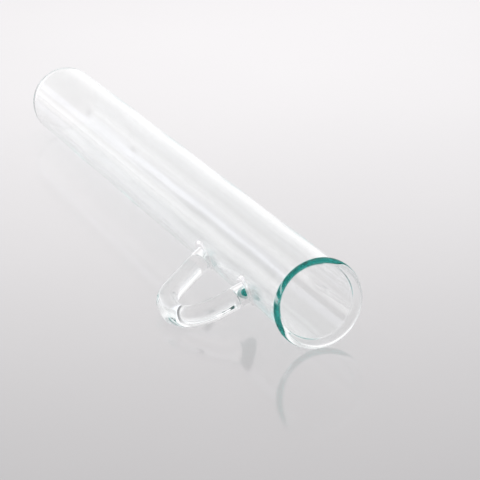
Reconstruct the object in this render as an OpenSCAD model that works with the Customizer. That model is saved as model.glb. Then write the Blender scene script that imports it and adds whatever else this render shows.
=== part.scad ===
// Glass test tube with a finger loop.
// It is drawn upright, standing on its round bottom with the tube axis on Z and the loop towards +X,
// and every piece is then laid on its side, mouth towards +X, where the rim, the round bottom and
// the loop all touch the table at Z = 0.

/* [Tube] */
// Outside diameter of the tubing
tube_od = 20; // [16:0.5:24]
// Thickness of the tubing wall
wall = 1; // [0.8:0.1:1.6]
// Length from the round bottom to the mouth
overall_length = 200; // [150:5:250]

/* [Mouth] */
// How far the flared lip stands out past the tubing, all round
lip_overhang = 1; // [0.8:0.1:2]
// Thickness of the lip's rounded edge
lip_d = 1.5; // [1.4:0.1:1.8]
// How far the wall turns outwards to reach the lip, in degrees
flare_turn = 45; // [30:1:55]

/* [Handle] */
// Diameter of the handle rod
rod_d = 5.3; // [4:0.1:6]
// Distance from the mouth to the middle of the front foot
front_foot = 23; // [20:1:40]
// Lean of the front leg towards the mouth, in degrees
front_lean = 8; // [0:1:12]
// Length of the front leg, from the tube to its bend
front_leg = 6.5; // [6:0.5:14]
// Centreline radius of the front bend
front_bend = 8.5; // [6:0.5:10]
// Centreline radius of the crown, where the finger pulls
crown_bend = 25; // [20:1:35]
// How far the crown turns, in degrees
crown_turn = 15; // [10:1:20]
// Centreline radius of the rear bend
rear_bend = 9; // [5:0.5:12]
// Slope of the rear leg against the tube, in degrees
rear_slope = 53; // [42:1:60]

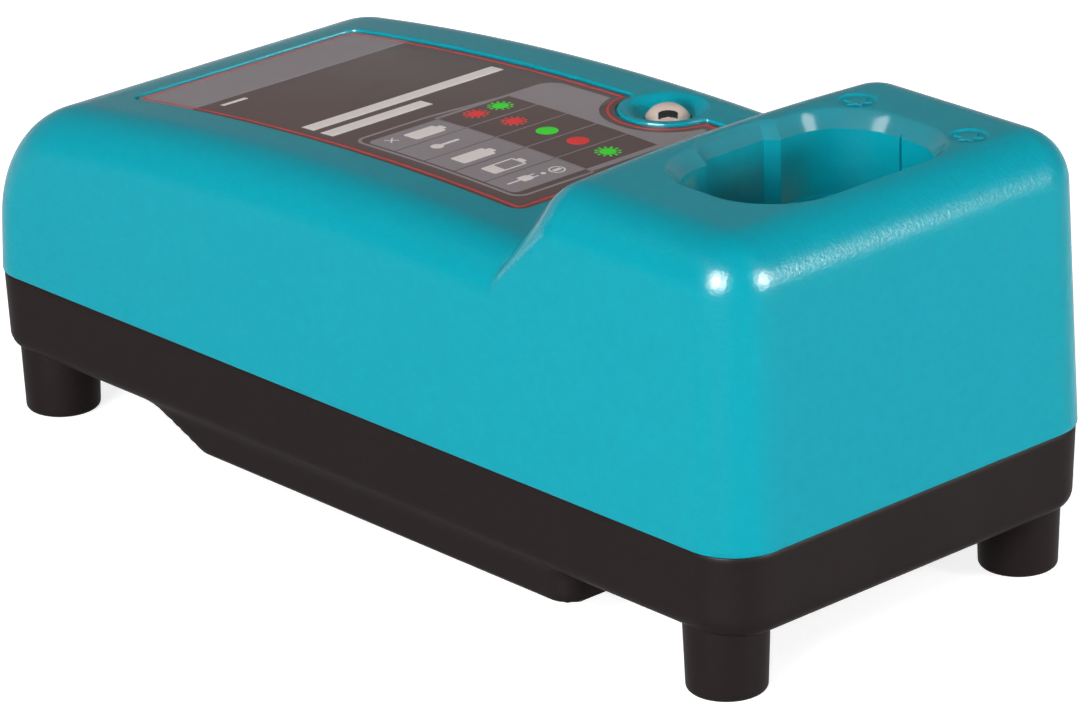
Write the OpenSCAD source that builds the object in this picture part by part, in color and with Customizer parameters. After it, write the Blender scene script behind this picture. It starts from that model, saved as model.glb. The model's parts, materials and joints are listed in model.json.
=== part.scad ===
______
→ **Set exercise**
Take every line from the one containing "Write the OpenSCAD" to the end of the listing and output it exactly, with nothing else.

→ **Task response**
Write the OpenSCAD source that builds the object in this picture part by part, in color and with Customizer parameters. After it, write the Blender scene script behind this picture. It starts from that model, saved as model.glb. The model's parts, materials and joints are listed in model.json.
=== part.scad ===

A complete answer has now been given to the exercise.